No single person exerted enough influence for me to encourage me to pursue this field. But a lot of people were wise enough to allow me the space to find my own way. My parents, for example, had a lot of reservations about letting me go to MIT, but they didn't say a single negative thing about it, not even about the tuition. I had many dedicated teachers in high school (they HAD to be dedicated, they were working for dirt) who were pleased and excited for anything I tried. I think they would have been just as happy if I tried to be a novelist. (You see how I CAN go on.) My advisors in college and grad school always backed me. I think that I may remember the occasional negative voice ("You'll NEVER make a good scientist" -- a certain recitation instructor from MIT) more so than the positive ones because the negative voices were the strident exception.

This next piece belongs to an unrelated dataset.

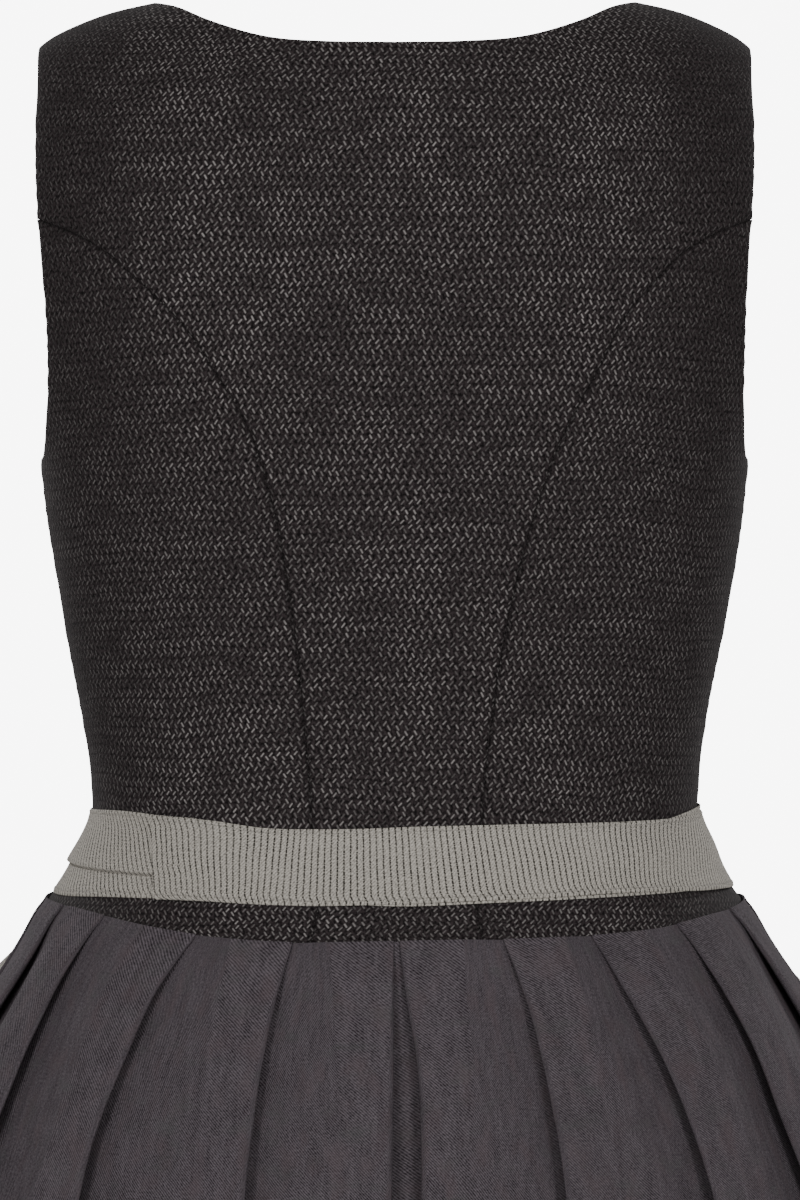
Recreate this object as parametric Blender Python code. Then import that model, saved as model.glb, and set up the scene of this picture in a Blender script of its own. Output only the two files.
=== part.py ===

In closing, to prove I indeed have a life outside of science, I met my husband in grad school (oops, maybe I don't! heh) and just last year we had our first baby, Michaela. She has been occupying a lot of our attention this year, but Mark and I like to run, hike, play doubles volleyball (sand preferably), climb mountains. In fact, we were all set to go to Nepal two years ago, but I was pregnant instead. We love to travel - we've been to Ireland and Britain, and explored the length of Chile. We're psyched to travel as much as we can, even with Michaela. She's already been on planes for 3 trips, so she's going to be a high air-mileage baby.